I can give three very good reasons why we haven't seen a spate of attractive lease deals by automakers' captive finance companies to spur sales. But I'm still surprised by the relative paucity of lease deals being offered.
There are two strong arguments for tantalizing customers with leases.
• Used-vehicle prices are high, and ALG and others that predict residuals will remain strong. So finance companies can offer eye-popping lease deals just on the value of the projected residuals. They don't really even have to subsidize the lease to reach a number that should attract consumers.
• Automakers naturally prefer leases over cash on the hood or low-APR deals. A lease customer comes back to the dealership, and the brand has another shot at that customer.
So why aren't we seeing more lease offers?
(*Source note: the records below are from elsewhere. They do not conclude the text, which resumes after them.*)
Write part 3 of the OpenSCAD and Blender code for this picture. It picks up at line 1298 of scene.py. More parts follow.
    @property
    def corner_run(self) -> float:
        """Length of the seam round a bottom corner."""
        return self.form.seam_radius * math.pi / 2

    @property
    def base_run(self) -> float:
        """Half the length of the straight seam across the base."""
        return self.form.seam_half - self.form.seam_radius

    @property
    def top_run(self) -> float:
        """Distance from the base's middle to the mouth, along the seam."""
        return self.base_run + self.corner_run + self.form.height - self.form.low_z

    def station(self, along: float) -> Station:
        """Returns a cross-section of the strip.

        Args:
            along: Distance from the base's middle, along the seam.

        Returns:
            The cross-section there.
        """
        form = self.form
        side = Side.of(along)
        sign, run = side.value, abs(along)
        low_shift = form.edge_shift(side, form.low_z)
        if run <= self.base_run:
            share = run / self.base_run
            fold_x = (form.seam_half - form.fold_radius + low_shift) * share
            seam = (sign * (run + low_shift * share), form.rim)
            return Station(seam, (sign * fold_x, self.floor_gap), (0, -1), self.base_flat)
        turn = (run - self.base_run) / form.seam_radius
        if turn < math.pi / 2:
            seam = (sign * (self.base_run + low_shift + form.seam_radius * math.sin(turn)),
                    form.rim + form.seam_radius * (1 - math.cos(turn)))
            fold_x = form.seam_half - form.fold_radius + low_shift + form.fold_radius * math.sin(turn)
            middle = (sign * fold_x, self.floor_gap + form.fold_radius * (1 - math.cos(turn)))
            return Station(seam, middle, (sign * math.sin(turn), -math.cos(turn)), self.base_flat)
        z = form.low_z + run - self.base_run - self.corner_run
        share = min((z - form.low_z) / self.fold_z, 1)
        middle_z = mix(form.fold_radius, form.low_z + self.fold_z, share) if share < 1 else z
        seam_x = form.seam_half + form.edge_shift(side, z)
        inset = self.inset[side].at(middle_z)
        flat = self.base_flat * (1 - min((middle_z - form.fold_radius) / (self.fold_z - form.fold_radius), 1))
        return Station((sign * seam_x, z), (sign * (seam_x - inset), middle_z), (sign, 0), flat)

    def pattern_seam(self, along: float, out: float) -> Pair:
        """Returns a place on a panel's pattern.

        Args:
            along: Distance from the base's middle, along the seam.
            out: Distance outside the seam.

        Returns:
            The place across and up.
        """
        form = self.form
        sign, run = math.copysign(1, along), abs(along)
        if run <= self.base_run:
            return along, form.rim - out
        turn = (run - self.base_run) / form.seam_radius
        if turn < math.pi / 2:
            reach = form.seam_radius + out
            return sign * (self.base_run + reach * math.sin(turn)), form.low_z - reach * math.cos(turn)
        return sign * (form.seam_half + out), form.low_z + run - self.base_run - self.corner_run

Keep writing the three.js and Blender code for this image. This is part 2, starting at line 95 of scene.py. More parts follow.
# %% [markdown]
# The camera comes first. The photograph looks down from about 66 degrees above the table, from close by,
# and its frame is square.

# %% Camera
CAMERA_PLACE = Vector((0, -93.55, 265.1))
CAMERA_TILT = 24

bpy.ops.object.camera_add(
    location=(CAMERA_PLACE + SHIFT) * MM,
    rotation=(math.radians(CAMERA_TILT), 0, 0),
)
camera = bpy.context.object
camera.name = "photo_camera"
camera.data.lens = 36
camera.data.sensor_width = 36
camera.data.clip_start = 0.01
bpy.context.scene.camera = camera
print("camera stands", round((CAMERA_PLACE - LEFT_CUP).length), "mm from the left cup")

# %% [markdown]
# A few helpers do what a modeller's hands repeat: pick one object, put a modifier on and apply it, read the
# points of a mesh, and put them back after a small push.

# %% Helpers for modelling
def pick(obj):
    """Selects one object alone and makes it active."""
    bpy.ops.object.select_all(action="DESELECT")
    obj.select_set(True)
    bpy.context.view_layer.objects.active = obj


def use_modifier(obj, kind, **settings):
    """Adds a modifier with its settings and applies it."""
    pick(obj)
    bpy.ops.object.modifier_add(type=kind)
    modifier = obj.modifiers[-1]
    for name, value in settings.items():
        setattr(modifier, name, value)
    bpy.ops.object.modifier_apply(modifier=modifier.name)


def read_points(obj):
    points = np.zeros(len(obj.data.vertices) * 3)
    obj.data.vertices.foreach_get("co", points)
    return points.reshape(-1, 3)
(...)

Three factors are at work.
1. Automakers are keeping their powder dry.
The conventional wisdom is that an incentive war will break out late this year. Japanese brands that have lost market share this year because of inventory shortages after the March 11 earthquake in Japan will come out with their incentive guns blazing. They'll want to regain market share and won't be shy about spending to make it happen.
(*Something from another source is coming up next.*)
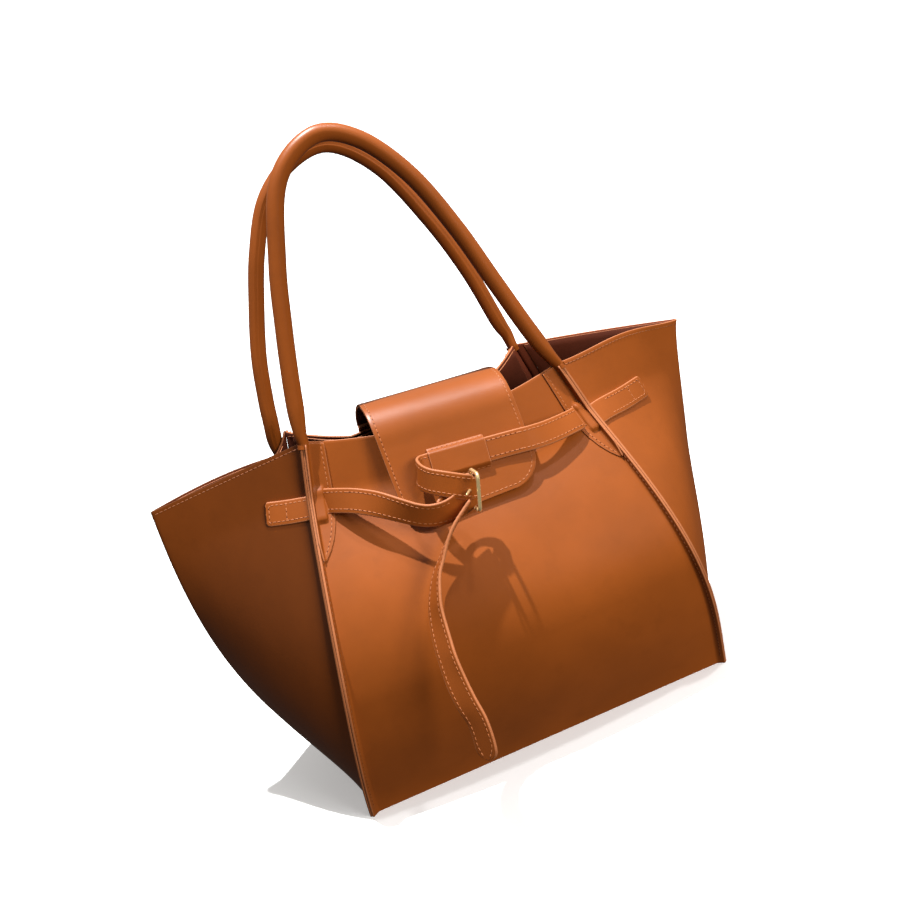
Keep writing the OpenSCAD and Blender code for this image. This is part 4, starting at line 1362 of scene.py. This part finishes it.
class BAG_OT_buckle(bpy.types.Operator):
    """Dresses the pin buckle in pale gold"""
    bl_idname, bl_label = "bag.buckle", "Buckle"

    def execute(self, context):
        buckle_pieces(finishes())
        return {"FINISHED"}


class BAG_OT_shade(bpy.types.Operator):
    """Keeps the ceiling spot off the left gusset, which turns away from it in the photograph"""
    bl_idname, bl_label = "bag.shade", "Shade"

    def execute(self, context):
        shaded = bpy.data.collections["away_from_spot"]
        shaded.objects.link(bpy.data.objects["left_gusset_leather"])
        shaded.collection_objects[0].light_linking.link_state = "EXCLUDE"
        return {"FINISHED"}


class BAG_OT_stitches(bpy.types.Operator):
    """Sews every stitch line that the pieces have asked for"""
    bl_idname, bl_label = "bag.stitches", "Stitches"

    def execute(self, context):
        stitch_pieces(Sizes(), finishes())
        return {"FINISHED"}


STEPS = (BAG_OT_stage, BAG_OT_walls, BAG_OT_linings, BAG_OT_base, BAG_OT_handles, BAG_OT_flap, BAG_OT_keeper,
         BAG_OT_belt, BAG_OT_buckle, BAG_OT_stitches, BAG_OT_shade)


class BAG_PT_sidebar(bpy.types.Panel):
    bl_label, bl_idname = "Trapeze bag", "BAG_PT_sidebar"
    bl_space_type, bl_region_type, bl_category = "VIEW_3D", "UI", "Bag"

    def draw(self, context):
        for group in GROUPS:
            box = self.layout.box()
            settings = getattr(context.scene, group)
            for prop in settings.bl_rna.properties:
                if prop.type == "FLOAT":
                    box.prop(settings, prop.identifier)
        for step in STEPS:
            self.layout.operator(step.bl_idname)


def register():
    """Adds the settings, the operators and the panel."""
    for group in GROUPS.values():
        bpy.utils.register_class(group)
    for name, group in GROUPS.items():
        setattr(bpy.types.Scene, name, PointerProperty(type=group))
    for step in (*STEPS, BAG_PT_sidebar):
        bpy.utils.register_class(step)


def unregister():
    """Removes what register adds."""
    for step in (BAG_PT_sidebar, *STEPS[::-1]):
        bpy.utils.unregister_class(step)
    for name, group in GROUPS.items():
        delattr(bpy.types.Scene, name)
        bpy.utils.unregister_class(group)


def main():
    """Builds the whole bag."""
    register()
    for step in STEPS:
        area, name = step.bl_idname.split(".")
        getattr(getattr(bpy.ops, area), name)()


if __name__ == "__main__":
    main()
At that point, rivals will need to answer the initial volley of incentives, and leases will be part of their arsenal.
Dealers report that some captives already are offering 85-month financing, and eight-year warranties. If they want to stand out in a market like this one, leases are the next way to go.
2. APR rules
Interest rates are low. That makes the 0-percent financing deal easy to offer, and nearly ubiquitous these days. I counted 21 brands offering 0-percent deals in the Sept. 19 Automotive News' incentives table. Others offered 0.9-percent deals.
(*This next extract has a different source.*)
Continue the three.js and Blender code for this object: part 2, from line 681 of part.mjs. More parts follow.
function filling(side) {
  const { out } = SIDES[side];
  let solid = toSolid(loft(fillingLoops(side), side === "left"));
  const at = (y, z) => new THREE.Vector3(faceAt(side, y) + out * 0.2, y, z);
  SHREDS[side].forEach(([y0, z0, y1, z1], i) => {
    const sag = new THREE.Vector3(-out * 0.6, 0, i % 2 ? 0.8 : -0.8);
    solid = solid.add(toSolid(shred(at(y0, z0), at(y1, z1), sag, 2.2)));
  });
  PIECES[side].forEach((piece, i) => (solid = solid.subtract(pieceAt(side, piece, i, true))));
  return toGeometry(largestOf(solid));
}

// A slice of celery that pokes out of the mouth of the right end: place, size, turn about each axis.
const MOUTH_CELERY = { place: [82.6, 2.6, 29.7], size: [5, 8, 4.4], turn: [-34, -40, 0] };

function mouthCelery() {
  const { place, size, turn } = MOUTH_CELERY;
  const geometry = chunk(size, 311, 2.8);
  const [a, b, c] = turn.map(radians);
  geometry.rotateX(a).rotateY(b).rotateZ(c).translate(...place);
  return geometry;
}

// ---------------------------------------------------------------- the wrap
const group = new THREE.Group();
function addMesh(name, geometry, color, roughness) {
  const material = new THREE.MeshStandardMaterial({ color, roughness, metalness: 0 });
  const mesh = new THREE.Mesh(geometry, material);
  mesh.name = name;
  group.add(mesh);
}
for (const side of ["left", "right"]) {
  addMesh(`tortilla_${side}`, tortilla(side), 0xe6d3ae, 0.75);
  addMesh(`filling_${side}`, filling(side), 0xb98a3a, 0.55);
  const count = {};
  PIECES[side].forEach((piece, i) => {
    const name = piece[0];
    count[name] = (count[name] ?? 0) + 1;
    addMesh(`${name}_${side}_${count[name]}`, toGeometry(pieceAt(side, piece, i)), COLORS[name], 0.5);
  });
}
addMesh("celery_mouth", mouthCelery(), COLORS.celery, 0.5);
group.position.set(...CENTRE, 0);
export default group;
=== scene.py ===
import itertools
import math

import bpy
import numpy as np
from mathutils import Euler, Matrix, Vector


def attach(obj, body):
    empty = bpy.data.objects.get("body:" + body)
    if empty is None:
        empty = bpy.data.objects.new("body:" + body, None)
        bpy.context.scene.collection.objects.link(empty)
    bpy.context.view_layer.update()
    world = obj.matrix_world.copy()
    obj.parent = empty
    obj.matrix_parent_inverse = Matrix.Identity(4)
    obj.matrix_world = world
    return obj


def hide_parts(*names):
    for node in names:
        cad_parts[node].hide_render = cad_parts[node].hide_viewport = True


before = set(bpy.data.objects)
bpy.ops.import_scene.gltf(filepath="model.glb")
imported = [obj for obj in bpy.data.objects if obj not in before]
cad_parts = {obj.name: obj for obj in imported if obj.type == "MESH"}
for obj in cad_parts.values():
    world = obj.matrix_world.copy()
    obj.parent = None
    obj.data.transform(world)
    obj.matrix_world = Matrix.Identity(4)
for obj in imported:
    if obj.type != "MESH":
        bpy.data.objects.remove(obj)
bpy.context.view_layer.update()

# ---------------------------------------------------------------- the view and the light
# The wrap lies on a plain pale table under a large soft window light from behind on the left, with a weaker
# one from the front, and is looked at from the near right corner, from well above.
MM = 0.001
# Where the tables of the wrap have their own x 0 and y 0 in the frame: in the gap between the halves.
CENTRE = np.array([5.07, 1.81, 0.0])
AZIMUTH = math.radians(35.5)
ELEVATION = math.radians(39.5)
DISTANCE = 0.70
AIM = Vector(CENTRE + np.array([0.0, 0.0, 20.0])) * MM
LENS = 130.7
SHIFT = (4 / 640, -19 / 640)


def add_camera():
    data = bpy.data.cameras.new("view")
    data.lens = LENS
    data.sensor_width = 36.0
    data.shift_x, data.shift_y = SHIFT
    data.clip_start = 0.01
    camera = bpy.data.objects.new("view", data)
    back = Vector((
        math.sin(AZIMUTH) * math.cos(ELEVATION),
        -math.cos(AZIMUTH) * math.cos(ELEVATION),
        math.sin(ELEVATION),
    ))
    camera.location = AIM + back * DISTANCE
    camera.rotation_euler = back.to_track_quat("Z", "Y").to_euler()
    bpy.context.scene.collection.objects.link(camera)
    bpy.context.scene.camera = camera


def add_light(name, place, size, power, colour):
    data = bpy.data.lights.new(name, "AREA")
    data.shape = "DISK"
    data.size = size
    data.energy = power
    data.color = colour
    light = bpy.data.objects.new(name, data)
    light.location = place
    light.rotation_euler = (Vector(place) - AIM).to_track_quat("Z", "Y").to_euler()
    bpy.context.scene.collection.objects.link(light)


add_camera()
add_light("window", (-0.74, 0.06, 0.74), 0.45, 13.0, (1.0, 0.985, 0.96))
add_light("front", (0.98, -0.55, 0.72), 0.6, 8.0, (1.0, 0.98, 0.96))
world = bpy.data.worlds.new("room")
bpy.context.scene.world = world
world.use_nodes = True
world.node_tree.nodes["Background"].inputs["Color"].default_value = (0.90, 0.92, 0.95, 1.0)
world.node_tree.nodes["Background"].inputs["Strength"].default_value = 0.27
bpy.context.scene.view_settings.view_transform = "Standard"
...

As one dealer recently said to me, "When was the last time you saw 0 percent and $500 off a Toyota Camry?" Admittedly, Toyota wants to clear out the 2011s to make room for the redesigned 2012s, but it's not like they're sitting on 538 rail cars full of 2011 built-in-Kentucky Camrys.
3. Heightened competition
More lenders are entering the automotive lending market, or re-entering after leaving during the recession. Lenders are coming out of the woodwork, and many of them are more comfortable with extra-low-rate deals rather than trusting residual values, especially after they were burned recently.
But their eagerness to build up their auto-loan portfolios isn't necessarily a good thing.
As a dealership finance boss warned at a recent conference for credit unions' auto-lending executives, "You see Bank of America jumping back in. That's always a sign that something crazy is going to happen."